> **INFORMATION SHOWN**
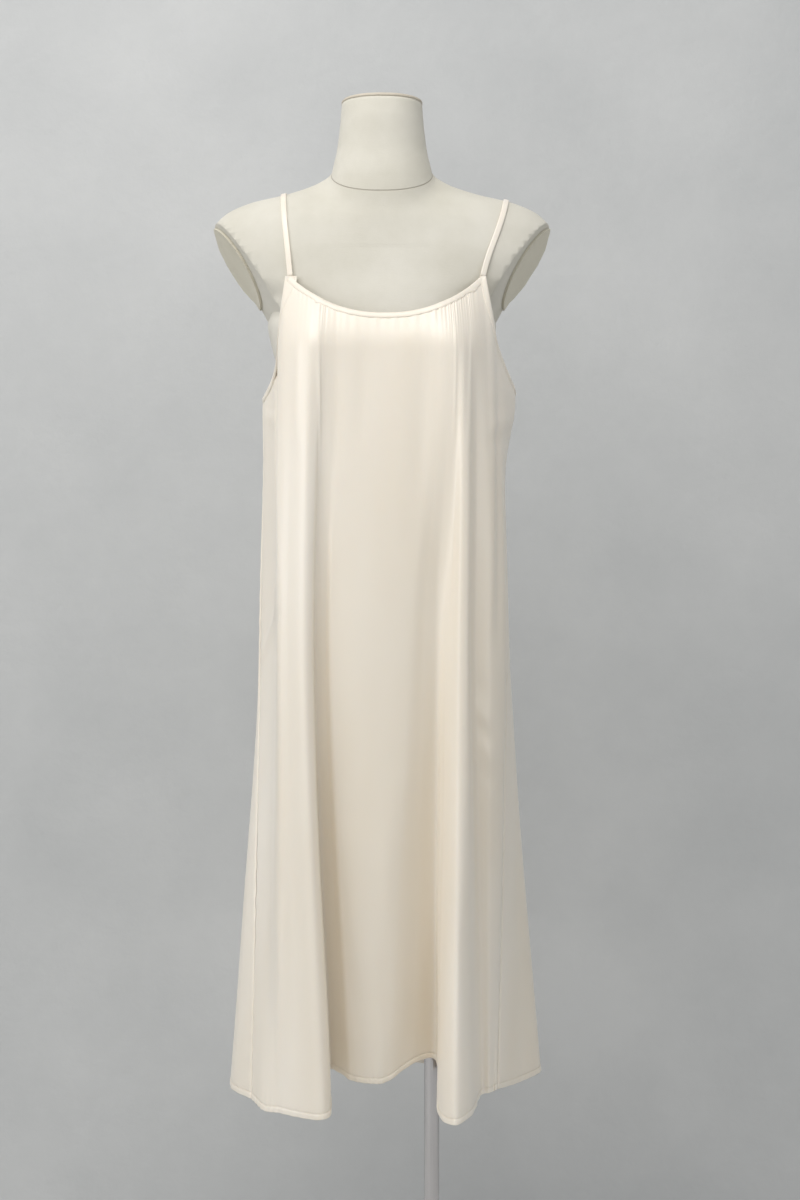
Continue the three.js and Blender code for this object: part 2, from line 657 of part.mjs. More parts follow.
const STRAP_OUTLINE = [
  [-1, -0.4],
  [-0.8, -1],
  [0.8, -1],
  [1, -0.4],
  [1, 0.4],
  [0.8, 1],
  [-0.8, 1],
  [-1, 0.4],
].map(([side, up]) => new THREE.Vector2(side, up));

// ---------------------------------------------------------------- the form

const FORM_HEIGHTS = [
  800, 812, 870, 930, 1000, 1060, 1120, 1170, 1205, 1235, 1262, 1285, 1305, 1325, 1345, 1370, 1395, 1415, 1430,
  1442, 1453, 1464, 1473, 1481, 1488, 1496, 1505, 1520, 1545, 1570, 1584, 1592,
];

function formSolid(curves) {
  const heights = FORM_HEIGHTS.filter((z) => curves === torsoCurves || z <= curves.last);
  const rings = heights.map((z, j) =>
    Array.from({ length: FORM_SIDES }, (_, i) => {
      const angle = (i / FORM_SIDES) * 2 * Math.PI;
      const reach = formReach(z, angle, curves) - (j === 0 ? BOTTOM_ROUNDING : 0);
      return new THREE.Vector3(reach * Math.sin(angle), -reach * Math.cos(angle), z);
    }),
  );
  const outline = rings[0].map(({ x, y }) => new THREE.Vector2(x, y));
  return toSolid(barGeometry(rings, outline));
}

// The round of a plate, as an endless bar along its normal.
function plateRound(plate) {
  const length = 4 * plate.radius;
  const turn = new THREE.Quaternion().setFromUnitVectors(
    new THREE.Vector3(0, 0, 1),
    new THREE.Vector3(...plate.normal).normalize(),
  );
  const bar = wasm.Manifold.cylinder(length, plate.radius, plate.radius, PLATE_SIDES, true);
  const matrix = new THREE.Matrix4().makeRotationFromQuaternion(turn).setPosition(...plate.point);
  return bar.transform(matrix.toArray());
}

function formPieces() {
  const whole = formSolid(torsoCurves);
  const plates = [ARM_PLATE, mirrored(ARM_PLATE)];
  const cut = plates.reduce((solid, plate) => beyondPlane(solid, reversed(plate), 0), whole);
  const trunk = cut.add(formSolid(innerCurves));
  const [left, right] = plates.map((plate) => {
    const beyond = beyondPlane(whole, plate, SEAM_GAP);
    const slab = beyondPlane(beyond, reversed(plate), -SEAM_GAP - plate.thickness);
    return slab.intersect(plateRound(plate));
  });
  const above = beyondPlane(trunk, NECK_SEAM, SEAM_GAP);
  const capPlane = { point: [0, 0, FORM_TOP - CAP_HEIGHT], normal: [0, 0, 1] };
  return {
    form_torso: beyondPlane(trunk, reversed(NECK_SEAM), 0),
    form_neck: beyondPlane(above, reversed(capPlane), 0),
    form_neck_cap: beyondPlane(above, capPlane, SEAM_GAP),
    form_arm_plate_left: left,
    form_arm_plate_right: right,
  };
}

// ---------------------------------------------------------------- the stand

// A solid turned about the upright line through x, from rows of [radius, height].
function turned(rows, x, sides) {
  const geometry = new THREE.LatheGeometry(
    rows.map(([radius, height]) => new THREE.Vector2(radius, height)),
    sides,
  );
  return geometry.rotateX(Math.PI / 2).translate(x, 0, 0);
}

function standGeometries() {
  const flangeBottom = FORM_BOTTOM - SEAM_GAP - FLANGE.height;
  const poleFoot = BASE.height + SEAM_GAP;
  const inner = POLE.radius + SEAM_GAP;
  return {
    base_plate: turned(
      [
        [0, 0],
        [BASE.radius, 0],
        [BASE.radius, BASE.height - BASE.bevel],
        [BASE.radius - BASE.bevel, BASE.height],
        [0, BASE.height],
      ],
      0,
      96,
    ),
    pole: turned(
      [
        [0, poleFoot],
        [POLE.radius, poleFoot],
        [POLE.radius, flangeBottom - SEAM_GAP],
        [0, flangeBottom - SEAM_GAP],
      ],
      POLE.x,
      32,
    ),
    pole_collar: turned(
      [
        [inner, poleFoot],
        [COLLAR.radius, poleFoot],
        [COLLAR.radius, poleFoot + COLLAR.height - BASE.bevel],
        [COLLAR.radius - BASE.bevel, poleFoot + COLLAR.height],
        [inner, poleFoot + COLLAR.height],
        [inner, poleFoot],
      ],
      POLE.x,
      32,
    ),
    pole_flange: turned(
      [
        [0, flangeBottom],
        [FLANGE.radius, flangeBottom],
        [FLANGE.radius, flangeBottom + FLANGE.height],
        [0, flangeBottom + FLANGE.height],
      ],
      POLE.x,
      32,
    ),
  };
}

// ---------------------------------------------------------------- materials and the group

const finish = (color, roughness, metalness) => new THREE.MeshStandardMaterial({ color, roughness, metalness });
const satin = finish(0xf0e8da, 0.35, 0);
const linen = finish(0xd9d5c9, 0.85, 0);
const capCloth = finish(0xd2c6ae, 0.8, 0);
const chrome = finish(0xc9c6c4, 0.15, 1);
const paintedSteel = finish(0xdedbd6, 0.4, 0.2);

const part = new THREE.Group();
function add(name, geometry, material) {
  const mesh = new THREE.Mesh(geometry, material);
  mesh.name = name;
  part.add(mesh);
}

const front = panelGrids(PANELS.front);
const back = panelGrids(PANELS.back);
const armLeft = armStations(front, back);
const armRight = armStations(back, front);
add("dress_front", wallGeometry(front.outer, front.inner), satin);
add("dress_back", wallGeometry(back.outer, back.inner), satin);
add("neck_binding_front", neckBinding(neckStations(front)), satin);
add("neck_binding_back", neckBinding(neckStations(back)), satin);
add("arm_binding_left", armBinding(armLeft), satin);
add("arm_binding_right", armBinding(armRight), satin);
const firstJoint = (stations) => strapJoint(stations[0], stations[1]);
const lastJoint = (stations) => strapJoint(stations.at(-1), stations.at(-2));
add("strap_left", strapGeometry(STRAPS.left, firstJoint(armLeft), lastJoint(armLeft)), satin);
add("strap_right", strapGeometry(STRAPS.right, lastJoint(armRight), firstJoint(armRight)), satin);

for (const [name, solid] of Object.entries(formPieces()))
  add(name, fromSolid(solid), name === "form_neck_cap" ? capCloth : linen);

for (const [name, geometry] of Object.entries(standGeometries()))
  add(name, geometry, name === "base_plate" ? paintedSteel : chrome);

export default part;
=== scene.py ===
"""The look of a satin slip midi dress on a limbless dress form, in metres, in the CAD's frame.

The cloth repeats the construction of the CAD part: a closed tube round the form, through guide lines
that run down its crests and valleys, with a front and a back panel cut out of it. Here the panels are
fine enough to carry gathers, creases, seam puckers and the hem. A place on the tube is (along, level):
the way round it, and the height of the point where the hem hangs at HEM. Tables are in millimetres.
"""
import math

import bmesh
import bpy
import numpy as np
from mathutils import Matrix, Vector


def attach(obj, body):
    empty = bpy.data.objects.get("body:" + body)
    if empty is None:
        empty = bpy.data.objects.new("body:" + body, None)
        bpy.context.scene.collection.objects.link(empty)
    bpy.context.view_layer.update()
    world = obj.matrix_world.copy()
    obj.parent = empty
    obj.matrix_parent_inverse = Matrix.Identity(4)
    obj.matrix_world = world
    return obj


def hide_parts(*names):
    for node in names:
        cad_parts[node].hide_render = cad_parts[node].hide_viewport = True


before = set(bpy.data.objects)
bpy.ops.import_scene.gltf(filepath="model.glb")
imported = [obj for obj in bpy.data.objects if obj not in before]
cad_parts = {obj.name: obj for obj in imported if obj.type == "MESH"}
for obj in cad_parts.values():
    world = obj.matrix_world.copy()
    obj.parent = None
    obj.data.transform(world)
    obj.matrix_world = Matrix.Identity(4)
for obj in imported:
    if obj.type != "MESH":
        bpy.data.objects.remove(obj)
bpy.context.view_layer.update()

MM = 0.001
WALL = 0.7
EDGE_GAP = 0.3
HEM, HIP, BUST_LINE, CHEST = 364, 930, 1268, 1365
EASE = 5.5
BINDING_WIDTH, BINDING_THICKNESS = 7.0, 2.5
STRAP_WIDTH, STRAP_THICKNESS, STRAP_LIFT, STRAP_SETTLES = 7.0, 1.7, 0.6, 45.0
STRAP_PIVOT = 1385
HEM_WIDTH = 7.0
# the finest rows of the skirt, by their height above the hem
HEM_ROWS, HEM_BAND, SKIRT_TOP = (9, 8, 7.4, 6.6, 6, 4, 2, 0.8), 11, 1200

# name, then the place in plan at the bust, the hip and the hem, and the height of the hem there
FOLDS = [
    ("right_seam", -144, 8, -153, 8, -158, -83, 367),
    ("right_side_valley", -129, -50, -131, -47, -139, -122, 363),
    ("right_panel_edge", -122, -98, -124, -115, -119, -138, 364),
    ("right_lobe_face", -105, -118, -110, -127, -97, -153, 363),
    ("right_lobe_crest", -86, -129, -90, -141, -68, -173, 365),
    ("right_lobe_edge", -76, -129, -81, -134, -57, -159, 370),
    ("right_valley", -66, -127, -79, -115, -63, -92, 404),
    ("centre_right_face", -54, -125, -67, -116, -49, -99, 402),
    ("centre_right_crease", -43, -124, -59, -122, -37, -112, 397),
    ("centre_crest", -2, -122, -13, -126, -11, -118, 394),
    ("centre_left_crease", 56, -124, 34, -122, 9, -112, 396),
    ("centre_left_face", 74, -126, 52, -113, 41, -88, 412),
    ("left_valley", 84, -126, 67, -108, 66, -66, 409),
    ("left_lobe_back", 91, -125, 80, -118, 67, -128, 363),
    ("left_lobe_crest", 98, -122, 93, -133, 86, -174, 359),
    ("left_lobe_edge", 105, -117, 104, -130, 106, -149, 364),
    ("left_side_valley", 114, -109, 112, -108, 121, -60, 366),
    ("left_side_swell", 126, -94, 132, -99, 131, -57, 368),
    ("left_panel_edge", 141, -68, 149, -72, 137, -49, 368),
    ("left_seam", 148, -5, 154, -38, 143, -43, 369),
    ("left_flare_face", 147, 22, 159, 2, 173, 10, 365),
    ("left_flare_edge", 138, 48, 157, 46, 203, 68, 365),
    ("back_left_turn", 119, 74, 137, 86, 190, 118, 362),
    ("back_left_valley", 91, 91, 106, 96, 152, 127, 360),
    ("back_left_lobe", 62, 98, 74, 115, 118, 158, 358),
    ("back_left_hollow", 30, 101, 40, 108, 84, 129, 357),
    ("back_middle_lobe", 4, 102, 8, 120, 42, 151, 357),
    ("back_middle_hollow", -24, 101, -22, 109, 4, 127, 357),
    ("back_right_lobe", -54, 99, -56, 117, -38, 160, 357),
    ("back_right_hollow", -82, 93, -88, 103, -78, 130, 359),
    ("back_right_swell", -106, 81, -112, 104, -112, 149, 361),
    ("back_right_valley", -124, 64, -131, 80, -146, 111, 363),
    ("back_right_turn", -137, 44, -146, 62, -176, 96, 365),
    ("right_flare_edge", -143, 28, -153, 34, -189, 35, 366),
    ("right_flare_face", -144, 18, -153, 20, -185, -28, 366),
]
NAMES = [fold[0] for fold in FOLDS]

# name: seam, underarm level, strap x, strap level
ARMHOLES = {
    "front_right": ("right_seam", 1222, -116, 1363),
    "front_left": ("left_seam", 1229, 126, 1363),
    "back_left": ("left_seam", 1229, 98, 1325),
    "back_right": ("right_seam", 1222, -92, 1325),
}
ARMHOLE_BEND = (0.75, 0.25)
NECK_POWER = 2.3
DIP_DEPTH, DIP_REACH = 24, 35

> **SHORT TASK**
Locate all lines holding the word "node", then copy them out.

> **RESPONSE FOR THIS EXERCISE**
    for node in names:
        cad_parts[node].hide_render = cad_parts[node].hide_viewport = True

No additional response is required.